---------- INFORMATION SUPPLIED

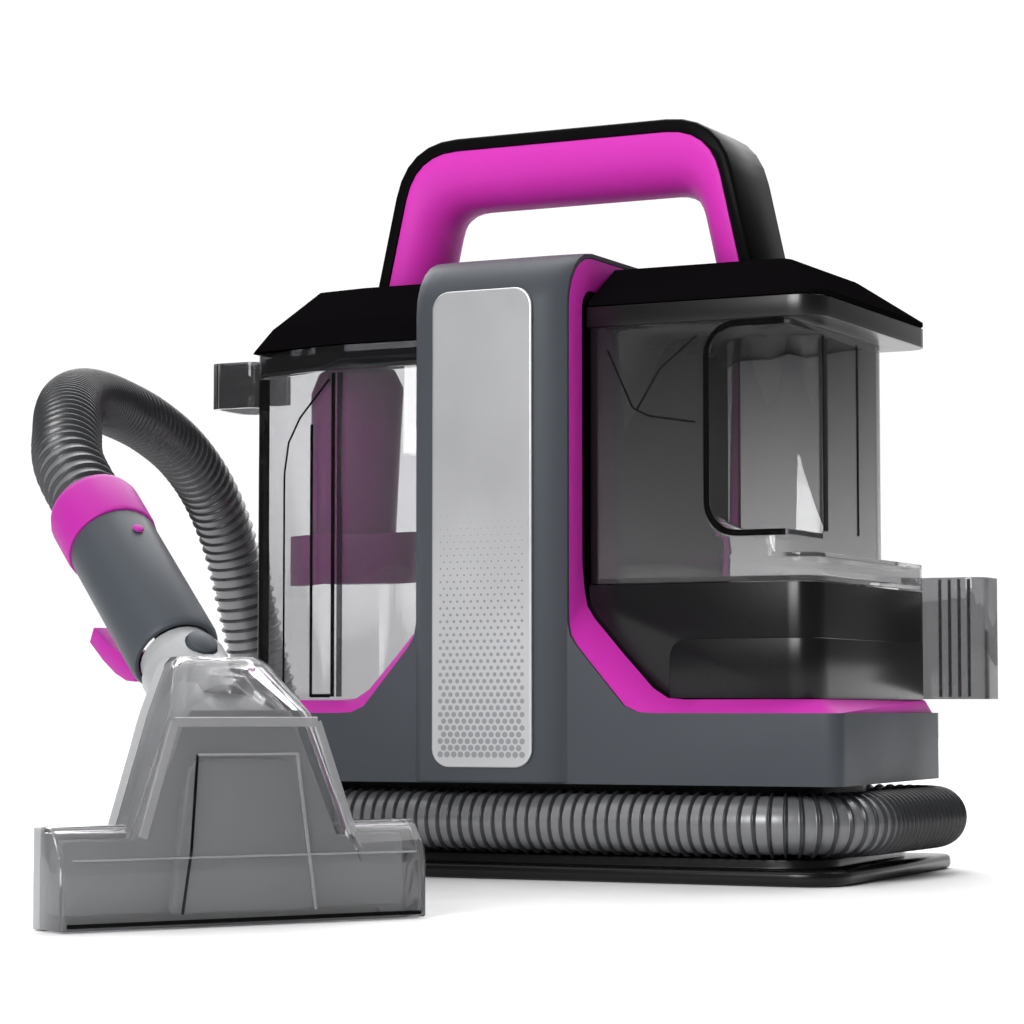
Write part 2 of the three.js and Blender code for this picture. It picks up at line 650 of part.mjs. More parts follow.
function makeHose() {
  add('hose_stored', tube(wrapCurve(), HOSE.radius, 10, 56), HOSE_GRAY);
  const free = new THREE.CatmullRomCurve3(FREE_ROUTE.map((p) => vec(...p)), false, 'centripetal');
  add('hose_free', tube(free, HOSE.radius, 10, 36), HOSE_GRAY);
  const port = turned([[0, 0], [18, 0], [18, 16], [16.5, 18], [0, 18]]).rotateX(-Math.PI / 2);
  add('hose_port', join(
    port.translate(-166, 0.4, HOSE.level),
    prismZ(rectangle(-166, 4, -150, 17, 3), 12, 42),
  ), BLACK);
}

// ---- handset ------------------------------------------------------------------------------------
/** The nozzle's outer form, set in by `inset`, from `floor` up, with its rear moved back by `behind`. */
function nozzleForm(inset, behind, floor) {
  const { front, halfWidth, footBack } = NOZZLE;
  const foot = prismX(outline([
    [front + inset, floor], [front + inset, 26 - inset, 3], [1, 37.5 - inset, 3],
    [footBack + behind, 37.5 - inset], [footBack + behind, floor],
  ]), inset - halfWidth, halfWidth - inset, 1.5, 3);
  // [height, half width, distance of its front behind the foot's, rear] of the hood over the neck
  const levels = [
    [20, 56, 0, 10], [27, 52, 0, 10], [33, 47.5, 0.4, 10.5], [76, 31, 3.6, 17], [79, 29.5, 4.6, 18],
    [97, 20, 20, 23], [99.5, 17, 23, 24],
  ];
  const corner = 4;
  const hood = loft(levels.map(([level, half, setBack, rear]) => {
    const [w, f, back] = [half - inset, front + setBack + inset, rear + behind];
    const height = level > 90 ? level - 1.2 * inset : level;
    return [
      [-w, back], [-w, f + corner], [-w + corner, f], [w - corner, f], [w, f + corner], [w, back],
    ].map(([x, depth]) => vec(x, depth, height));
  }));
  return join(foot, hood);
}

function makeHandset() {
  const tool = new THREE.Group();
  tool.position.set(TOOL.x, TOOL.y, 0);
  tool.rotation.z = THREE.MathUtils.degToRad(TOOL.turn);
  model.add(tool);
  const arm = new THREE.Group();
  arm.position.set(0, GRIP.root.y, GRIP.root.z);
  arm.rotation.x = -THREE.MathUtils.degToRad(90 - TOOL.lean);
  tool.add(arm);
  arm.updateMatrix();
  const neckRoom = turned([[0, 8 - GAP], [17.6, 8 - GAP], [17.6, 80], [0, 80]]).applyMatrix4(arm.matrix);

  // clear front shell, the grey body that closes it from behind, and the channel between them
  const { front, depth, wall } = NOZZLE;
  add('nozzle_window', cut(
    nozzleForm(0, 0, 0.4), nozzleForm(wall, 5, -3), neckRoom,
  ), CLEAR, tool);
  const shroud = cut(nozzleForm(GAP, depth, 0), nozzleForm(-GAP, GAP, -5));
  const filler = cut(
    nozzleForm(wall + 3.5, 2, 6), new THREE.BoxGeometry(200, 40, 300).translate(0, -18, 0),
  );
  const channel = prismY(rectangle(-66, -2, 66, 5, 2), front + 8, 12);
  add('nozzle_body', cut(join(shroud, filler), channel, neckRoom), LIGHT_GRAY, tool);
  const duct = cut(
    prismY(outline([[30, 5, 4], [23, 61, 7], [-23, 61, 7], [-30, 5, 4]]), -2.7, 1.6, 1, 3),
    prismY(outline([[28, -2], [20.8, 57, 6], [-20.8, 57, 6], [-28, -2]]), -1.2, 12, 0, 3),
  );
  add('suction_duct', duct, LIGHT_GRAY, tool);

  // the neck, grip and collar lie along the leaning arm, +Z towards the hose
  const { neck, grip, collar, radius } = GRIP;
  const neckRoot = turned([
    [0, 8], [17.3, 8], [17.3, neck - 8], [15, neck - 6], [15, neck - GAP], [0, neck - GAP],
  ]);
  const neckBore = turned([[0, 18], [12.5, 18], [12.5, neck + 2], [0, neck + 2]]);
  const buttonAt = neck - 13.5;
  const buttonPocket = turned([[0, 13.3], [6.4, 13.3], [6.4, 22], [0, 22]], 20)
    .scale(1, 1.1, 1).rotateX(Math.PI / 2).translate(0, 0, buttonAt);
  add('nozzle_neck', cut(neckRoot, neckBore, buttonPocket), LIGHT_GRAY, arm);
  const gripShell = turned([
    [15.5, neck], [radius - 1, neck], [radius, neck + 3], [radius, neck + grip - GAP],
    [15.5, neck + grip - GAP], [15.5, neck],
  ], 28);
  const slot = new THREE.BoxGeometry(16, 16, 32).translate(0, 20, neck + 22);
  add('handset_grip', cut(gripShell, slot), GRAY, arm);
  const end = neck + grip + collar;
  const collarShell = turned([
    [15.6, neck + grip], [18.9, neck + grip], [19.2, neck + grip + 2], [19.2, end - 4], [18, end],
    [15.6, end], [15.6, neck + grip],
  ], 28);
  add('handset_collar', collarShell, MAGENTA, arm);
  const trigger = new THREE.Shape();
  trigger.moveTo(17, neck + 12);
  trigger.lineTo(22, neck + 12);
  trigger.quadraticCurveTo(32, neck + 22, 35, neck + 54);
  trigger.lineTo(28, neck + 55);
  trigger.quadraticCurveTo(25, neck + 32, 17, neck + 25);
  trigger.closePath();
  add('spray_trigger', prismX(trigger, -7, 7, 0.8), MAGENTA, arm);
  const button = turned([[0, 15], [6, 15], [6, 18], [4.6, 18.9], [0, 19.4]], 20).scale(1, 1.1, 1);
  button.rotateX(Math.PI / 2).translate(0, 0, buttonAt);
  add('release_button', button, GRAY, arm);
  const plug = turned([
    [0, radius + GAP], [2.6, radius + GAP], [2, radius + 1.3], [0, radius + 1.5],
  ], 14);
  add('grip_plug', plug.rotateX(Math.PI / 2).translate(0, 0, neck + grip - 14), MAGENTA, arm);
}

makeFoot();
makeBody();
makeTrim('trim_right', 1);
makeTrim('trim_left', -1);
makeBadge();
makeCore();
makeRightHousing();
makeCleanTank();
makeDirtyTank();
makeCovers();
makeHandle();
makeHooks();
makeRear();
makeHose();
makeHandset();

export default model;
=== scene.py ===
"""Portable spot extractor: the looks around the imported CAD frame. Metres, +Z up, front faces -Y."""
import math

import bmesh
import bpy
import numpy as np
from mathutils import Matrix, Vector


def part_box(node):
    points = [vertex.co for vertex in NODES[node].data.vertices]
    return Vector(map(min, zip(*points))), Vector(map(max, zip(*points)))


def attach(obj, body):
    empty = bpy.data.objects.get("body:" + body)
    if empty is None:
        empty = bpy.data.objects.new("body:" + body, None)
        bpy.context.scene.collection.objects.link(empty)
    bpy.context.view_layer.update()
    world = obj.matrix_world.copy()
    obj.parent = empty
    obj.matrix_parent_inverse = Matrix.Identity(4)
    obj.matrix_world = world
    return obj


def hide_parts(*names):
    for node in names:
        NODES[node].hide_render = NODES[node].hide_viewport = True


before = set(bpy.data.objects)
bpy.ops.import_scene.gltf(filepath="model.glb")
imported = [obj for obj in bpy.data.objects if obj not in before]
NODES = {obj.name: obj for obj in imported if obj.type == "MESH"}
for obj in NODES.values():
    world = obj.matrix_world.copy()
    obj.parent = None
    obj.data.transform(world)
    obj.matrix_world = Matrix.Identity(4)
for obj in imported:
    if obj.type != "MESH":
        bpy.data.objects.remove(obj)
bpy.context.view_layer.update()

MM = 0.001


# ---- camera, light and floor ---------------------------------------------------------------------
LENS_MM, SENSOR_MM = 106.1, 36
CAMERA_PLACE = (0.6488, -1.3757, 0.0795)
CAMERA_TURN, CAMERA_PITCH = 26.56, 3.75  # degrees, to the left of +Y and up from level
BACKDROP = (-0.52, 0.85, 0.0)  # where the dome is brightest, from the machine
DOME_EDGE, DOME_CORE = 0.55, 0.93  # cosines of the angles from there between which it brightens
DOME_DIM, DOME_BRIGHT = 0.10, 1.05
FLOOR_SIZE = 14
FLOOR_DROP = 0.0002


def make_camera():
    data = bpy.data.cameras.new("camera")
    data.lens = LENS_MM
    data.sensor_width = SENSOR_MM
    camera = bpy.data.objects.new("camera", data)
    bpy.context.collection.objects.link(camera)
    turn, pitch = math.radians(CAMERA_TURN), math.radians(CAMERA_PITCH)
    level = math.cos(pitch)
    forward = Vector((-math.sin(turn) * level, math.cos(turn) * level, math.sin(pitch)))
    camera.location = CAMERA_PLACE
    camera.rotation_euler = forward.to_track_quat("-Z", "Y").to_euler()
    bpy.context.scene.camera = camera


def area_light(name, place, target, size, power):
    data = bpy.data.lights.new(name, "AREA")
    data.shape = "RECTANGLE"
    data.size, data.size_y = size
    data.energy = power
    light = bpy.data.objects.new(name, data)
    bpy.context.collection.objects.link(light)
    light.location = place
    light.rotation_euler = (Vector(target) - Vector(place)).to_track_quat("-Z", "Y").to_euler()


def make_world():
    """A studio dome: a bright backdrop behind the machine, dimmer towards the camera's side."""
    world = bpy.data.worlds.new("studio")
    bpy.context.scene.world = world
    world.use_nodes = True
    nodes, links = world.node_tree.nodes, world.node_tree.links
    coords = nodes.new("ShaderNodeTexCoord")
    facing = nodes.new("ShaderNodeVectorMath")
    facing.operation = "DOT_PRODUCT"
    facing.inputs[1].default_value = BACKDROP
    spread = nodes.new("ShaderNodeMapRange")
    spread.interpolation_type = "SMOOTHSTEP"
    spread.inputs["From Min"].default_value = DOME_EDGE
    spread.inputs["From Max"].default_value = DOME_CORE
    spread.inputs["To Min"].default_value = DOME_DIM
    spread.inputs["To Max"].default_value = DOME_BRIGHT
    links.new(coords.outputs["Generated"], facing.inputs[0])
    links.new(facing.outputs["Value"], spread.inputs["Value"])
    links.new(spread.outputs["Result"], nodes["Background"].inputs["Strength"])
    nodes["Background"].inputs["Color"].default_value = (1, 1, 1, 1)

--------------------

Reproduce exactly, and only, the lines from the one that contains "in imported if" down to the one that contains "FLOOR_DROP = 0.0002", both ends included.

NODES = {obj.name: obj for obj in imported if obj.type == "MESH"}
for obj in NODES.values():
    world = obj.matrix_world.copy()
    obj.parent = None
    obj.data.transform(world)
    obj.matrix_world = Matrix.Identity(4)
for obj in imported:
    if obj.type != "MESH":
        bpy.data.objects.remove(obj)
bpy.context.view_layer.update()

MM = 0.001


# ---- camera, light and floor ---------------------------------------------------------------------
LENS_MM, SENSOR_MM = 106.1, 36
CAMERA_PLACE = (0.6488, -1.3757, 0.0795)
CAMERA_TURN, CAMERA_PITCH = 26.56, 3.75  # degrees, to the left of +Y and up from level
BACKDROP = (-0.52, 0.85, 0.0)  # where the dome is brightest, from the machine
DOME_EDGE, DOME_CORE = 0.55, 0.93  # cosines of the angles from there between which it brightens
DOME_DIM, DOME_BRIGHT = 0.10, 1.05
FLOOR_SIZE = 14
FLOOR_DROP = 0.0002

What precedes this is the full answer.